February 23, 2012 | 10:22 AM - Posted by Octavean (not verified)

Quite right,…

However, willpower and discipline don’t end at PC gaming for me. If I feel that I am being pushed I am prepared to leave just about any platform. As alluded to before, games are not a necessity to everyday life. I partake due to the perceived pleasure and enjoyment but DRM negates that.

The industry certainly isn’t going to suffer without me but it would if others had similar values.

Also of note, if SOPA/PIPA like initiatives would be meet with long term revenue sucking boycotts in addition to the political backlash we likely wouldn’t see it’s like again. People and industries only do what they can get away with (barring fits of passion).

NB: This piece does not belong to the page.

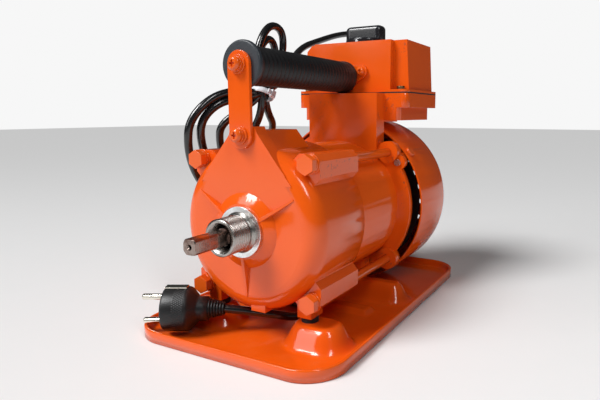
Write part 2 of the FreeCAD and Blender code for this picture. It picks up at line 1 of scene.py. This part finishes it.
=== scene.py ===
import bpy
import bmesh
import json
import math
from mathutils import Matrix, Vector


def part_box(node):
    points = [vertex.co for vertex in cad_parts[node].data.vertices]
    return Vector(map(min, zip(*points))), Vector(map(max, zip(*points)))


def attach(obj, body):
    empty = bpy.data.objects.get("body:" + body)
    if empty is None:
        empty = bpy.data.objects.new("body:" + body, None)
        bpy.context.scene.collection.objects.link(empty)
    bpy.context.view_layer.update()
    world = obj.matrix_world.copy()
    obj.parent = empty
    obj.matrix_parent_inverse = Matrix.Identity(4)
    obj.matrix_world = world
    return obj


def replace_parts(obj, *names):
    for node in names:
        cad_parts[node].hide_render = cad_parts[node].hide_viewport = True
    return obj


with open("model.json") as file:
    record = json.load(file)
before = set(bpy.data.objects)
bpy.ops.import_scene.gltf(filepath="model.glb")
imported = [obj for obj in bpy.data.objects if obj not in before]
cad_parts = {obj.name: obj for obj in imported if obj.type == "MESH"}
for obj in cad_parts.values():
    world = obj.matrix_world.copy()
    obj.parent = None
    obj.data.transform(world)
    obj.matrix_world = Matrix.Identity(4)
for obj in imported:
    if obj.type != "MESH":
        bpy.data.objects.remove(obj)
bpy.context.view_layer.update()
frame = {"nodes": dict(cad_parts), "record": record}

nodes = frame["nodes"]
mm = 0.001
axisZ = sum(c.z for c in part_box("drive_shaft")) / 2
print("frame loaded", len(nodes), "nodes")


cameraSettings = {"place": (0.2424, -0.3474, 0.1706), "turn": 27.9, "tilt": 8.1, "lens": 31.06,
                  "shift": (-0.0862, -0.02)}


def makeCamera(s):
    data = bpy.data.cameras.new("camera")
    data.lens = s["lens"]
    data.sensor_width = 36.0
    data.shift_x, data.shift_y = s["shift"]
    data.clip_start = 0.01
    cam = bpy.data.objects.new("camera", data)
    cam.location = s["place"]
    cam.rotation_euler = (math.radians(90 - s["tilt"]), 0, math.radians(s["turn"]))
    bpy.context.scene.collection.objects.link(cam)
    bpy.context.scene.camera = cam


makeCamera(cameraSettings)
print("camera set")


def addObject(name, data, body="root"):
    thing = bpy.data.objects.new(name, data)
    bpy.context.scene.collection.objects.link(thing)
    if body:
        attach(thing, body)
    return thing


def meshFrom(name, verts, faces, material, smooth=True):
    mesh = bpy.data.meshes.new(name)
    mesh.from_pydata(verts, [], faces)
    mesh.validate()
    bm = bmesh.new()
    bm.from_mesh(mesh)
    bmesh.ops.recalc_face_normals(bm, faces=bm.faces)
    bm.to_mesh(mesh)
    bm.free()
    mesh.shade_smooth() if smooth else mesh.shade_flat()
    mesh.materials.append(material)
    return mesh


def latheMesh(name, profile, material, count=96, ripple=None, closed=True):
    # profile holds (radius, along); the solid turns about local Y
    verts, faces = [], []
    for k in range(count):
        a = 2 * math.pi * k / count
        for r, y in profile:
            grown = r + (ripple(a, y) if ripple else 0.0)
            verts.append((grown * math.cos(a), y, grown * math.sin(a)))
    n = len(profile)
    for k in range(count):
        m = (k + 1) % count
        for j in range(n if closed else n - 1):
            i = (j + 1) % n
            faces.append((k * n + j, m * n + j, m * n + i, k * n + i))
    return meshFrom(name, verts, faces, material)


def put(tree, kind, sockets=None, **settings):
    n = tree.nodes.new(kind)
    for key, value in settings.items():
        setattr(n, key, value)
    for key, value in (sockets or {}).items():
        if isinstance(value, bpy.types.NodeSocket):
            tree.links.new(value, n.inputs[key])
        else:
            n.inputs[key].default_value = value
    return n


def newGroup(name, ins, outs):
    tree = bpy.data.node_groups.new(name, "ShaderNodeTree")
    for label, value in ins.items():
        s = tree.interface.new_socket(name=label, in_out="INPUT", socket_type="NodeSocketFloat")
        s.default_value = value
    for label in outs:
        tree.interface.new_socket(name=label, in_out="OUTPUT", socket_type="NodeSocketFloat")
    return tree, tree.nodes.new("NodeGroupInput"), tree.nodes.new("NodeGroupOutput")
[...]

If the perception is that they will lose revenue from their primary sources if they take such action it will almost certainly stop.

I for one was amazed when Apple dropped DRM for their music and it was only then that I would consider buying from them.

February 23, 2012 | 05:27 PM - Posted by Scott Michaud

That is reasonable of course.

Personally I prefer pushing companies into doing changing their ways -- rather than just leaving the platform and letting them just assume any drop in sales is piracy and must be countered by more and more aggressive misguided initiatives.

February 23, 2012 | 07:34 PM - Posted by Octavean (not verified)

I can accept that but this is an issue of interpretation on their part. It can be very difficult to get an industry to read the data in that way. Also companies that develop and sell this type of DRM aren't sitting by waiting for their customers to come to their senses. they are constantly promising a better mouse trap, inticing the ignorant to continue down the same road.